– Sandhya Regmi
(Founder President, BH Foundation)
(Published in the KTM Post on June 7, 2015)
The devastating earthquakes of 25th April and 12th May and its continuing aftershocks—that destroyed the fabric of the nation by killing and injuring tens of thousands, traumatizing millions, destroying property worth billions—was unavoidable. But its consequences were, only if we were prepared for it. And to the extent we were prepared for it.
The earthquake has stark-naked our ill preparedness. This, despite our knowledge that an unscheduled visit by the unwelcome guest was unavoidable, and despite the decades-long drum-beats on the preparation from the state machineries and non-state persons. At the state level, requirement to draft stringent building codes and their enforcement remained not far placed from the fairy tale. The concept of alternative international airports and other transport routes and systems remained far-fetched dreams. But why was even the country’s only air-entry point repeatedly shut down, when its service was badly wanted? Wasn’t it too built to the standard? How about residences’ whereabouts, didn’t the state even consider it necessary to maintain residence-log that could have helped find the number of missing victims? Even at heart of the capital, the state’s mass-communication system failed its robustness test, at the time when people needed it most. In absence of the state-communication, people in the camp were compelled to rely on rumors.
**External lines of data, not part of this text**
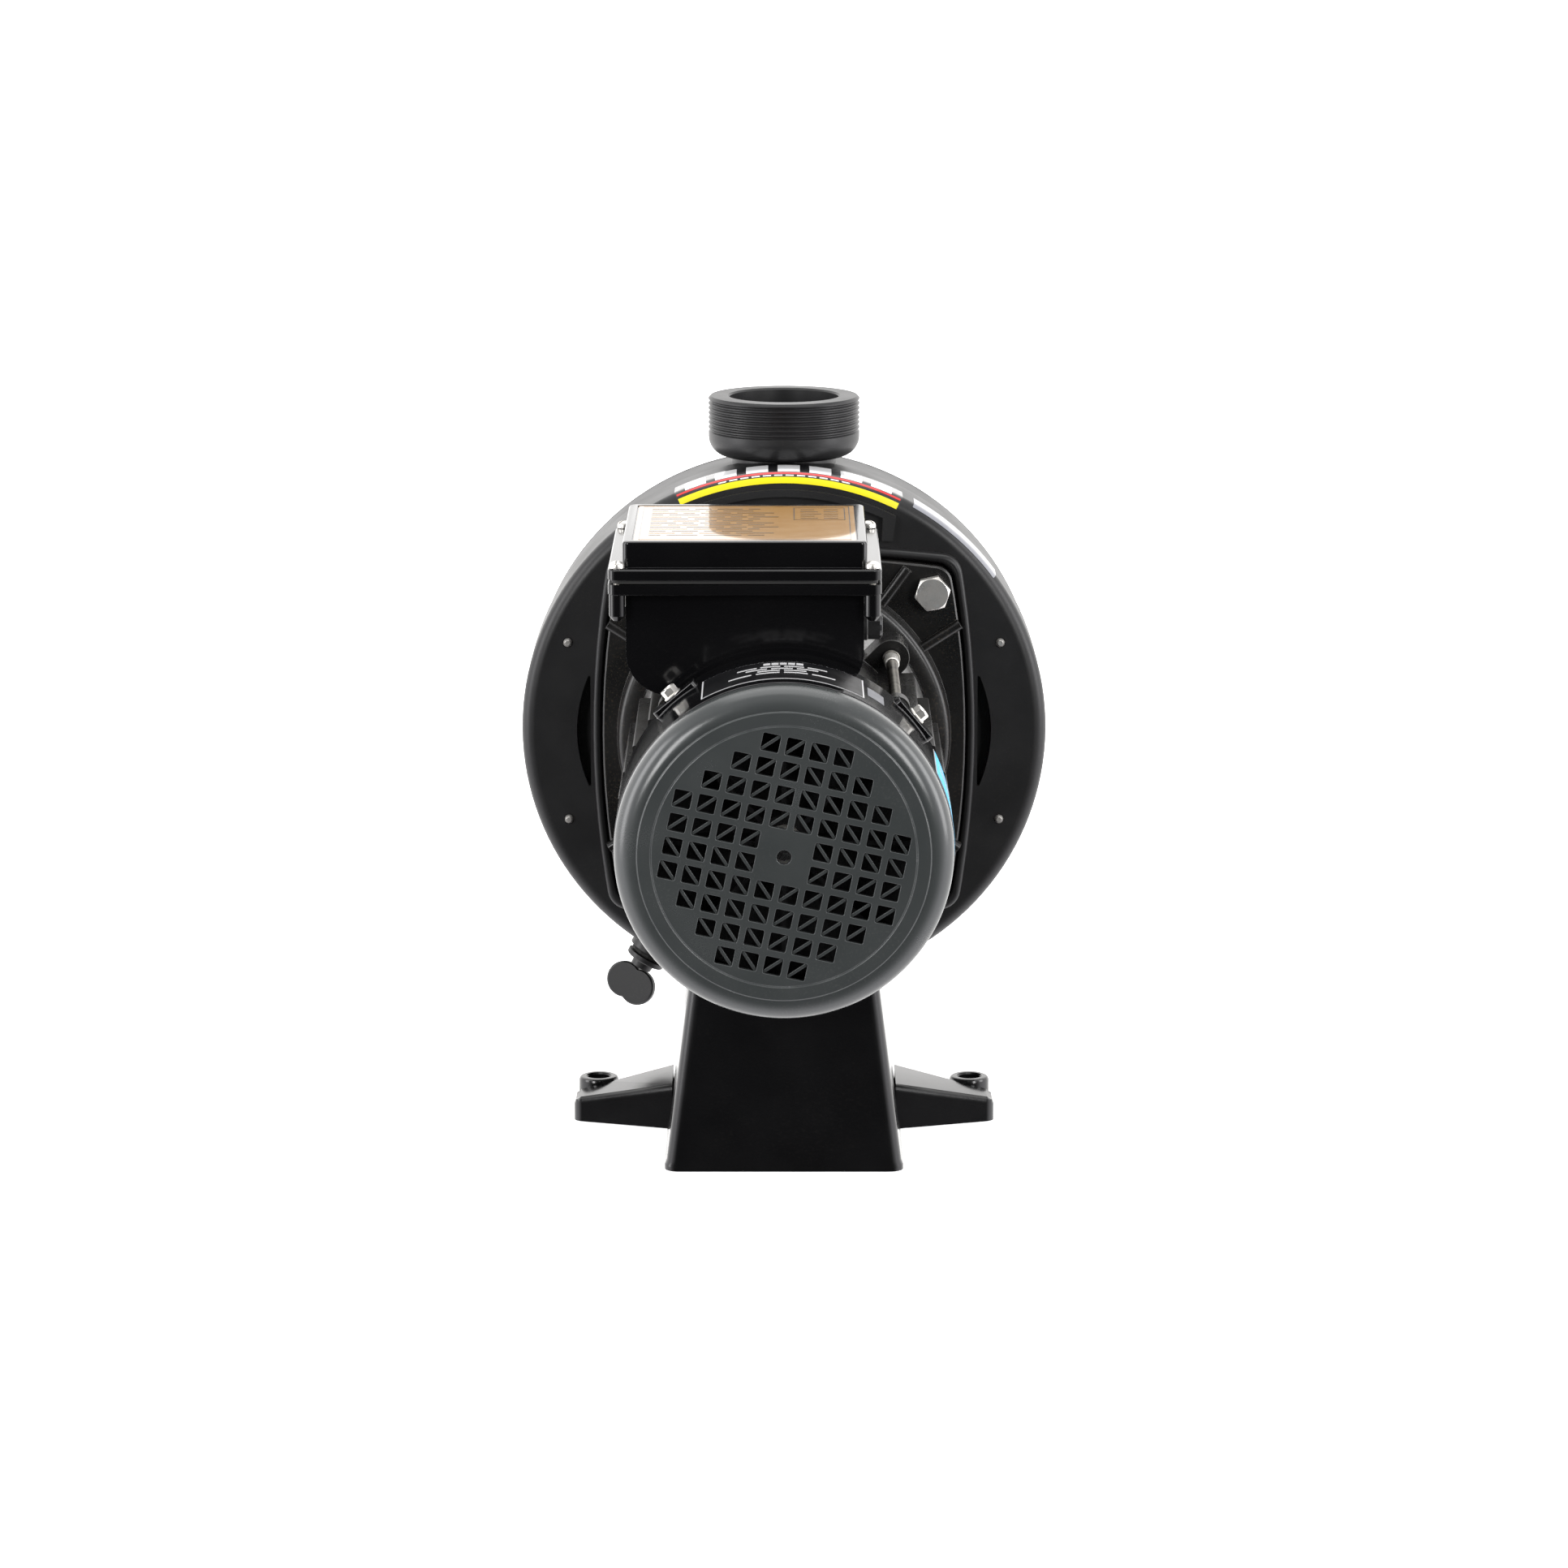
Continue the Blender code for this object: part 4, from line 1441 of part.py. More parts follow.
def make_base():
    """One moulding: tapered hollow pedestal under the motor, and two wings with anchor holes."""
    origin = Matrix.Translation((0.0, CASING_BACK_Y, 0.0))
    top = AXIS_HEIGHT - BASE_TOP_DROP
    outside = stack([(pedestal_ring(0.0, 0.0), 0.0), (pedestal_ring(top, 0.0), top)])
    base = piece("base", outside, GLOSS_BLACK, origin)
    root = BASE_FOOT_WIDTH / 2.0 - BASE_WALL / 2.0
    for side, word in ((1.0, "right"), (-1.0, "left")):
        boss_spot = origin @ Matrix.Translation((side * ANCHOR_X, -ANCHOR_SETBACK, 0.0))
        boss = prism(circle(ANCHOR_BOSS_RADIUS, ROUND_SMALL), 0.0, ANCHOR_BOSS_HEIGHT)
        fuse(base, tool("wing_" + word, wing(side, 0.0, root, 0.0), origin))
        room = wing(side, BASE_WALL, root - WING_HOLLOW_REACH, -PAST)
        cut(base, tool("wing_hollow_" + word, room, origin))
        fuse(base, tool("anchor_boss_" + word, boss, boss_spot))
    hollow = tool("pedestal_hollow", stack([(pedestal_ring(0.0, BASE_WALL), -PAST),
                                            (pedestal_ring(top, BASE_WALL), top + PAST)]), origin)
    cut(hollow, tool("base_saddle_skin", saddle(MOTOR_BODY_RADIUS + GAP + BASE_WALL), along()))
    lug_room = lug(ROD_CIRCLE_RADIUS, FRONT_LUG_HALF_WIDTH + LUG_CLEARANCE, REAR_LUG_ROOT)
    lug_start = FRONT_BELL_END - FRONT_LUG_LENGTH - ROD_HEAD_HEIGHT
    rooms = many(lug_room, lug_start - LUG_CLEARANCE, FRONT_BELL_END + LUG_CLEARANCE, rod_spots())
    cut(base, tool("base_saddle", saddle(MOTOR_BODY_RADIUS + GAP), along()), hollow,
        tool("base_lug_room", rooms, along()))
    for side, word in ((1.0, "right"), (-1.0, "left")):
        hole_spot = origin @ Matrix.Translation((side * ANCHOR_X, -ANCHOR_SETBACK, 0.0))
        hole = prism(circle(ANCHOR_HOLE_RADIUS, ROUND_SMALL), -PAST, ANCHOR_BOSS_HEIGHT + PAST)
        cut(base, tool("anchor_hole_" + word, hole, hole_spot))


make_casing_rear()
make_casing_front()
make_drain()
make_bracket()
make_seal()
make_impeller()
make_frame()
make_front_bell()
make_rear_bell()
make_rods()
make_stator_and_rotor()
make_shaft()
make_fan()
make_cowl()
make_cap()
make_terminal_box()
make_box_contents()
make_base()
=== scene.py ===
import math

import bmesh
import bpy
from mathutils import Matrix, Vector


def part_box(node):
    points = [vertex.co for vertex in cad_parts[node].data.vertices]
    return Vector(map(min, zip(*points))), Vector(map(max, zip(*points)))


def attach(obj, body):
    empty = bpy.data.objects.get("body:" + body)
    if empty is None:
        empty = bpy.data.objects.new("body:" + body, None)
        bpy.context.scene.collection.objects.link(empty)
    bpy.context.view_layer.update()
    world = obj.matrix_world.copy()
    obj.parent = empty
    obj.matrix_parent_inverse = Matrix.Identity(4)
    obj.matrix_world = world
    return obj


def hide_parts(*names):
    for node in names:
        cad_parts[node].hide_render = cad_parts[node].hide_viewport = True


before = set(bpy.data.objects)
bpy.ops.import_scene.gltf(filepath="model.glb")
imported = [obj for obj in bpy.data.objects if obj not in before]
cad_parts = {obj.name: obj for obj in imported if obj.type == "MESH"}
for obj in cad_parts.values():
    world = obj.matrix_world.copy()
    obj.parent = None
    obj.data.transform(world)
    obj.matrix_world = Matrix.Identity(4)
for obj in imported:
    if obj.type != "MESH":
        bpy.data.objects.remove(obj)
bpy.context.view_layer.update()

# The pump is laid out along its shaft: x to the right, y up, z from the casing's flat back
# towards the fan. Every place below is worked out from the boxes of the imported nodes.
gap = 0.0003
shaftLow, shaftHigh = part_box("shaft")
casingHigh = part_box("casing_rear")[1]
axisHeight = (shaftLow.z + shaftHigh.z) / 2.0
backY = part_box("motor_bracket")[1].y + gap
rightAngle = math.radians(90.0)
shaftFrame = Matrix.Translation((0.0, backY, axisHeight)) @ Matrix.Rotation(rightAngle, 4, "X")


def pumpSide(node):
    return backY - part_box(node)[1].y


def fanSide(node):
    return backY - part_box(node)[0].y


def along(z=0.0, x=0.0, up=0.0):
    return shaftFrame @ Matrix.Translation((x, up, z))


def radial(clock, z):
    # a place on the shaft axis whose own z points out at a clock angle from the top
    return along(z) @ Matrix.Rotation(math.radians(-clock), 4, "Z") @ Matrix.Rotation(-rightAngle, 4, "X")


def clockPoint(radius, clock):
    angle = math.radians(clock)
    return radius * math.sin(angle), radius * math.cos(angle)


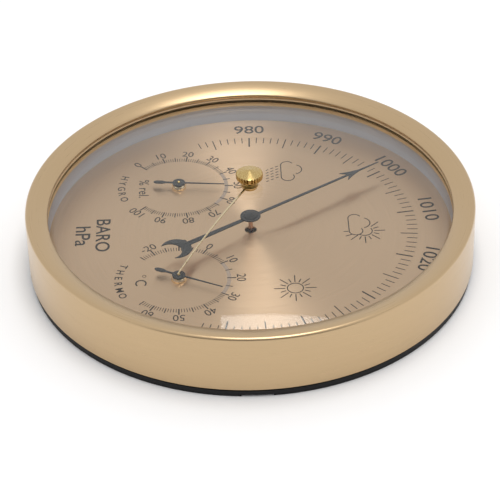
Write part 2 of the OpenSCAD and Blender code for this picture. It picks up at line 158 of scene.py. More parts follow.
brass = turned_metal("brass", (0.78, 0.55, 0.22), 0.24)
steel = turned_metal("steel", (0.60, 0.61, 0.63), 0.26)
spring_steel = turned_metal("spring_steel", (0.44, 0.45, 0.48), 0.3)
bimetal = turned_metal("bimetal", (0.62, 0.52, 0.38), 0.32)
coat(brass, "movement_plate", "movement_pillars", "movement_bridge", "mainspring_block",
     "rocker_posts", "sector_gear", "arbor_pinion", "hairspring_stud", "capsule_post",
     "calibration_screw")
coat(steel, "movement_screws", "bridge_screws", "leaf_screws", "rocker_shaft", "rocker_arms",
     "sector_staff", "thermo_carrier", "hygro_carrier", "thermo_staff", "hygro_staff")
coat(spring_steel, "mainspring_leaf", "hairspring", "capsule_lower", "capsule_upper")
coat(bimetal, "thermo_coil", "hygro_coil")


# ---- Dial -------------------------------------------------------------------
# Aluminium disc, anodised champagne. It is brushed while it turns, so its
# lines are circles and light runs out from its centre in two wedges.

def along_the_turn(tree):
    """The direction of a circle round the dial's axis, and the distance from that axis."""
    x, y, z = place(tree)
    flat = tree.nodes.new("ShaderNodeCombineXYZ")
    tree.links.new(x, flat.inputs[0])
    tree.links.new(y, flat.inputs[1])
    cross = tree.nodes.new("ShaderNodeVectorMath")
    cross.operation = "CROSS_PRODUCT"
    cross.inputs[0].default_value = (0, 0, 1)
    tree.links.new(flat.outputs[0], cross.inputs[1])
    length = tree.nodes.new("ShaderNodeVectorMath")
    length.operation = "LENGTH"
    tree.links.new(flat.outputs[0], length.inputs[0])
    return cross.outputs["Vector"], length.outputs["Value"], z


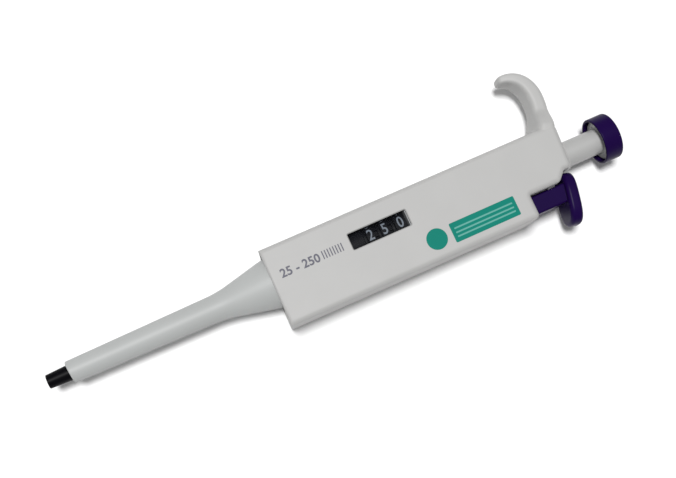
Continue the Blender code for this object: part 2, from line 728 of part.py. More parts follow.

The quake has served to warn our politicians, planners, rule-makers, and rulers that, the necessity of the country’s physical infrastructures and their standard must stand taller than the usually professed internal-rate-of-return doctrine. The state needs to freshly work on the requirements and standards of additional international and national level airports, road transports, including their feasible implementation scheme and schedule. Similarly, the country needs fresh review on its building codes and implementation scheme for each class of building structure: airport infrastructure, hospital, national heritage, school, public building, commercial building, and residential building.
The consequences of the ugly guest’s nasty acts have compelled to put ourselves to trial on the stage of our civilization. Far from indulging into lootings and vandalism, the quake affected people themselves helped each other, from bare-hand-scratching of rubbles and sharing their tent-and-food to providing security to themselves. In the aftermath, people from across the country unified as one—regardless of their geographical location, cast, class, colour, or religion—standing taller than the artificial divides devised by the politicians. In the same basket, the event has offered our politicians an opportunity to introspect worthwhileness of their dragging the country for years in the name of federating the state to their likes.
The earthquake has provided an opportunity to hold the best-placed organization and the best way forward to deal with such aftermaths. Without pausing a second, the first-order salute goes to the heroes of our national army and police force who, for the search and rescue operation, worked days-and-nights sacrificing their own life. The instant responses from our neighboring states, and the helps and solidarity poured from across the world bears on us an insight to prepare ourselves to respond in the event of future mega-disasters, both inside and outside the state boundary. This calls for our national army to align and focus more on joint-search-rescue drills with the state-security forces of our neighboring countries. For, at the time of such disasters, we will need their help, and their people will need ours.
Similarly, the country needs a standing centralized body capable of efficiently handling and coordinating in such emergency situations. The body should be capable of estimating the nature and degree of assistance needed at each specific location to cope with specific disaster situation, and capable of coordinating and negotiating the requirements with non-state organizations and agencies operating inside and outside the country. Such arrangement would help pinpoint the precise requirements in the mind of perspective donors, help reduce duplication, redundancy, and wastage of resources, and would serve the core purpose at the quickest possible time.
Despite its mighty act, this black disaster has failed to fail us, for we may have fallen down but not yet out. Arguably, the most beautiful sight out of the rubble is the light radiating out of the survivors’ face. Their refusal to be defeated. Their spirit to be alive. Their determination to stitch the broken hearts, to re-work on the shattered dreams, and to move forward. Their energy to reconstitute and rebuild their homes, schools, and the country.
But in fueling that rebuilding task, they would need helping hands. The state has acknowledged and 127 nations’ solidarity has testified that. To assist in the rebuilding process, several donors have already raised their hands, while others are in the process. But there is an apparent confusion or uneasiness between the state and the donor agencies on the channel and mechanism to streamline the assistance. The government must show statesmanship by working seriously to find ways that are consistent with the national interest, and are transparent and accountable, yet flexible enough for sides to be part of the process.
This is a great chance for everyone to participate in the nation-rebuilding process. A change for leaders from all walks of life: individuals, students, professionals, business houses, and non-profit organizations; medical leaders like Dr. Govinda KC and Dr. Bhagawan Koirala, professional writers like Professor Abhi Subedi. Yet the country’s politicians are best positioned to tap the opportunity, for people have given them the duty and power to lead the nation. So, it is the golden opportunity for the politicians to bury their differences and to work unitedly, and secure their place in the glorious history of the nation building. Yet they have another choice. They may opt for abusing and misusing the situation and focus on fulfilling their vested interests. But they must not forget that people too will have their choice.